In case of a dispute, the difference in on-chain cost is even more pronounced. To punish in LC, the honest party needs to spend \(m+1\) outputs: the one representing the balance of the malicious party and one per HTLC. This is in contrast to GC, where the honest party publishes the punishment transaction only. As a result, the total size of on-chain transactions in the LC is \(513+m\cdot 410\) bytes, which cost around \(13.52+m \cdot 10.80\) USD. In GC, the on-chain transaction size is 663 bytes resulting in a cost of 17.47 USD. There have already been disputes for channels with 50 active HTLCs [40]. To settle such a dispute in LC, transactions with 21013 bytes or a cost of 553.66 USD have to be deployed. In GC, again we only need 663 bytes or 17.47 USD. GC thus reduce the on-chain cost from linear on m to constant in the case of a dispute as shown in Table 1.

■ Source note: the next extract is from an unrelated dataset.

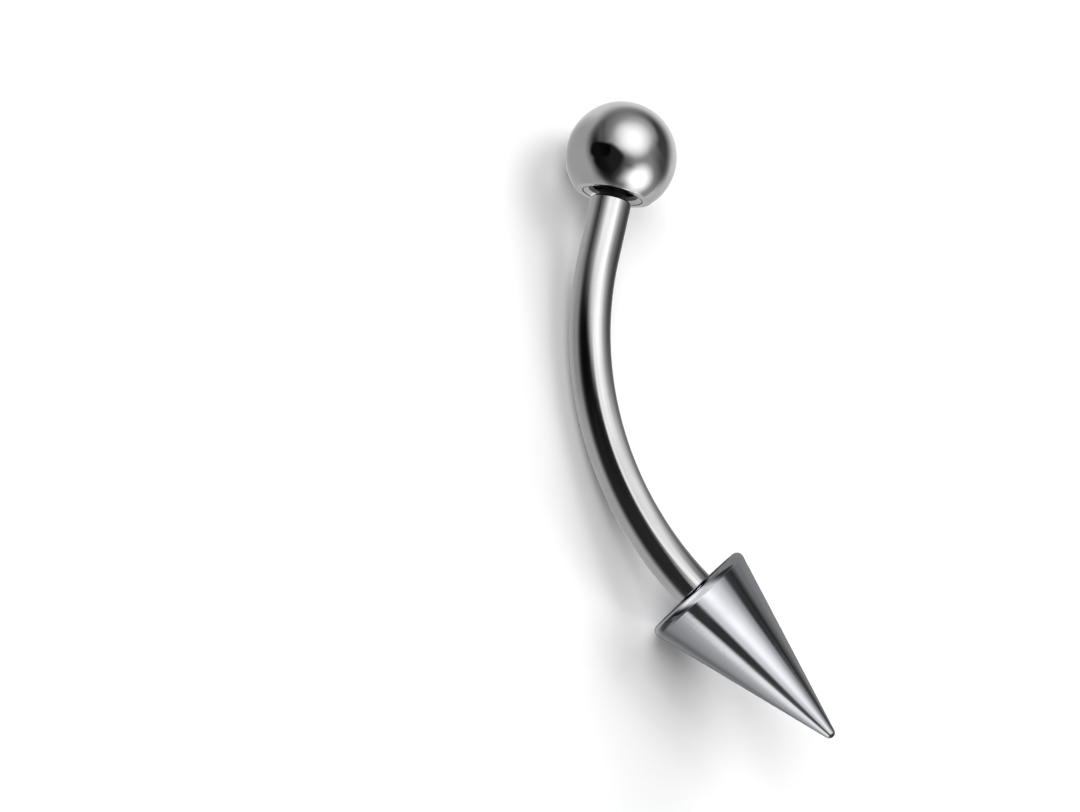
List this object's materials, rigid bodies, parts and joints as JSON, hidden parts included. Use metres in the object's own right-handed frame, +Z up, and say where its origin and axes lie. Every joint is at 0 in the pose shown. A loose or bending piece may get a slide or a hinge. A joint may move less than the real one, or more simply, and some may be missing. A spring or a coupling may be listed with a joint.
{
  "type": "curved barbell with a ball and a long spike",
  "caption": "Bent steel bar for a piercing, a ball screwed on one end and a long spike on the other, lying on its bow.",
  "frame": {"origin": "on the ground, under the middle of the resting barbell's outline", "axes": "+X along the barbell from the ball to the spike's tip, +Z up, -Y the side that the bow lies on"},
  "size_m": [0.026, 0.006, 0.0045],
  "materials": {
    "bar_steel": "mirror-polished surgical steel",
    "ball_steel": "mirror-polished surgical steel",
    "spike_steel": "mirror-polished surgical steel, turned, slightly cooler in tone"
  },
  "bodies": {
    "bar": {"bar": "bar_steel"},
    "ball": {"ball": "ball_steel"},
    "spike": {"spike": "spike_steel"}
  },
  "joints": [
    {"name": "ball_unscrew", "type": "slide", "parent": "bar", "child": "ball", "axis": [-0.8935, 0.4025, 0.1989], "range_m": [0, 0.0035]},
    {"name": "spike_unscrew", "type": "slide", "parent": "bar", "child": "spike", "axis": [0.8684, 0.4025, 0.2897], "range_m": [0, 0.0035]}
  ]
}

Evaluation of channel splitting. The state duplication impacts other applications as well, e.g., channel splitting (see Sect. 7). For a LC, two commit transactions need to be exchanged per update. Hence, if we split a LC into two sub-channels, parties need to create these sub-channels for both commit transactions. Moreover, for each sub-channel two commit transactions are required. This is a total of 4 commit transactions per sub-channel. GC needs only one commitment and one split transactions per sub-channel.

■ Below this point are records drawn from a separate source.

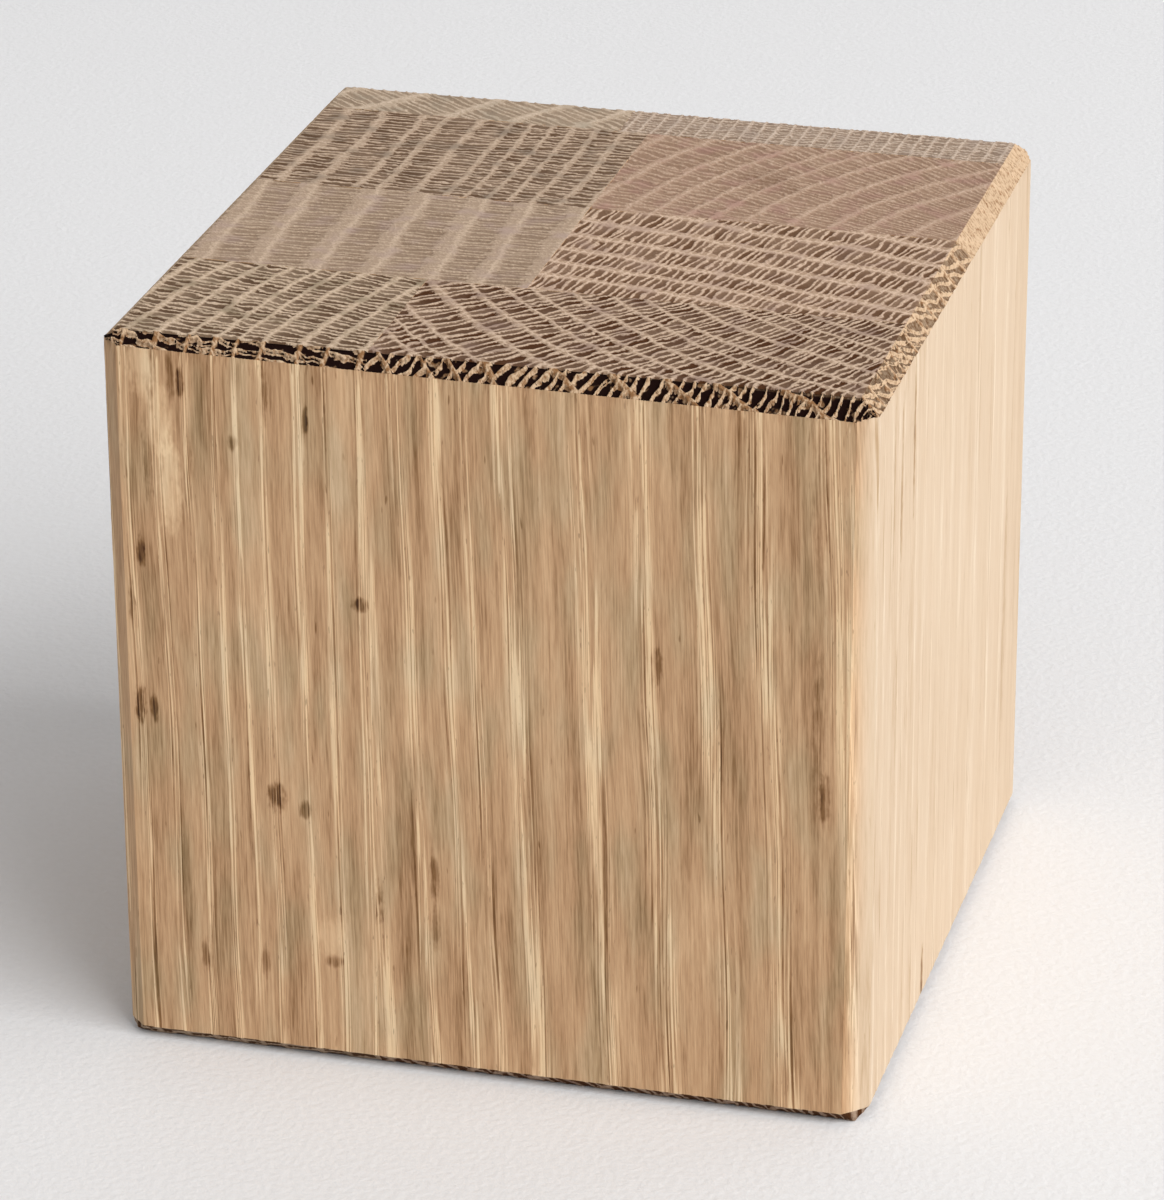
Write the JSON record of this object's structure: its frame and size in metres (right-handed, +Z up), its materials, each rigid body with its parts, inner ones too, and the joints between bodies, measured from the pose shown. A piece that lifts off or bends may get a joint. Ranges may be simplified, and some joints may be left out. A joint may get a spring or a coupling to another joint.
{
  "type": "wooden cube",
  "caption": "Solid oak cube, edge-glued from upright staves, with end grain on the top and base and a small chamfer along its edges.",
  "frame": {"origin": "middle of the cube's base, on the surface that it stands on", "axes": "+Z up, along the grain of every stave; +X to the right and +Y to the back, seen from the front"},
  "size_m": [0.08, 0.08, 0.08],
  "materials": {
    "oak_front_left": "bare sanded oak, tan",
    "oak_front_right": "bare sanded oak, warm tan",
    "oak_second_left": "bare sanded oak, pale tan",
    "oak_second_right": "bare sanded oak, tan",
    "oak_third_left": "bare sanded oak, grey tan",
    "oak_third_right": "bare sanded oak, pinkish",
    "oak_back_left": "bare sanded oak, greenish tan",
    "oak_back_right": "bare sanded oak, grey tan"
  },
  "bodies": {
    "root": {"front_left_stave": "oak_front_left", "front_right_stave": "oak_front_right", "second_left_stave": "oak_second_left", "second_right_stave": "oak_second_right", "third_left_stave": "oak_third_left", "third_right_stave": "oak_third_right", "back_left_stave": "oak_back_left", "back_right_stave": "oak_back_right"}
  },
  "joints": []
}
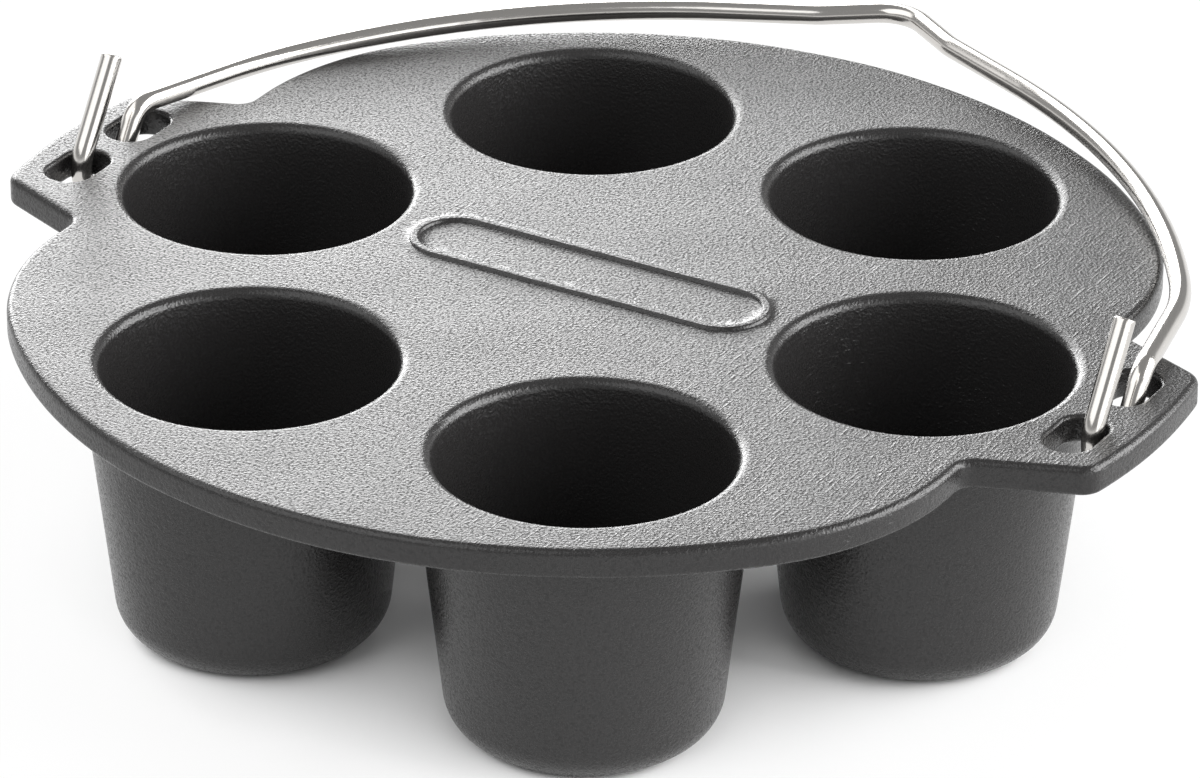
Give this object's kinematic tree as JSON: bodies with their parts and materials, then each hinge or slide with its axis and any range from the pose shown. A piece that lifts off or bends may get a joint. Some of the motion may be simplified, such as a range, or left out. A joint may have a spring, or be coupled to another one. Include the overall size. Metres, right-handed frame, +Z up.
{
  "type": "muffin pan",
  "caption": "Round cast-iron muffin pan: deep tapered cups hang from a flat plate with slotted ears, which carry a folding steel wire bail with a hook kink.",
  "frame": {"origin": "middle of the plate's flat top face, on the axis that the cups stand round", "axes": "+Z up out of the cups, +X to the right-hand ear along the bail's hinge line, +Y to the rear, where the folded bail lies"},
  "size_m": [0.3, 0.2952, 0.0929],
  "materials": {
    "cast_iron": "sand-cast and oil-seasoned, fine satin grain",
    "steel_wire": "bright drawn stainless wire, nearly mirror-like"
  },
  "bodies": {
    "pan": {"pan_casting": "cast_iron"},
    "bail": {"bail": "steel_wire"}
  },
  "joints": [
    {"name": "bail_swing", "type": "hinge", "parent": "pan", "child": "bail", "pos_m": [0, 0, -0.0035], "axis": [1, 0, 0], "range_deg": [0, 82]}
  ]
}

After a channel split, sub-channels are expected to behave as normal channels. If we want to split a LC sub-channel further, we would need eight commit transactions (two for each of the four commitments) per sub-channel. Observe, that for every recursive split of a channel, the amount of LC commit transactions for the new subchannel doubles. For the \(m^{\text {th}}\) split, we need \(2^{m+1}\) additional commit transactions in the LC setting. In the GC setting, there is no state duplication, therefore the amount of transactions per sub-channel is always one commit and one split transaction. We reduce the complexity for additional transactions on the \(m^{th}\) split from exponential to constant.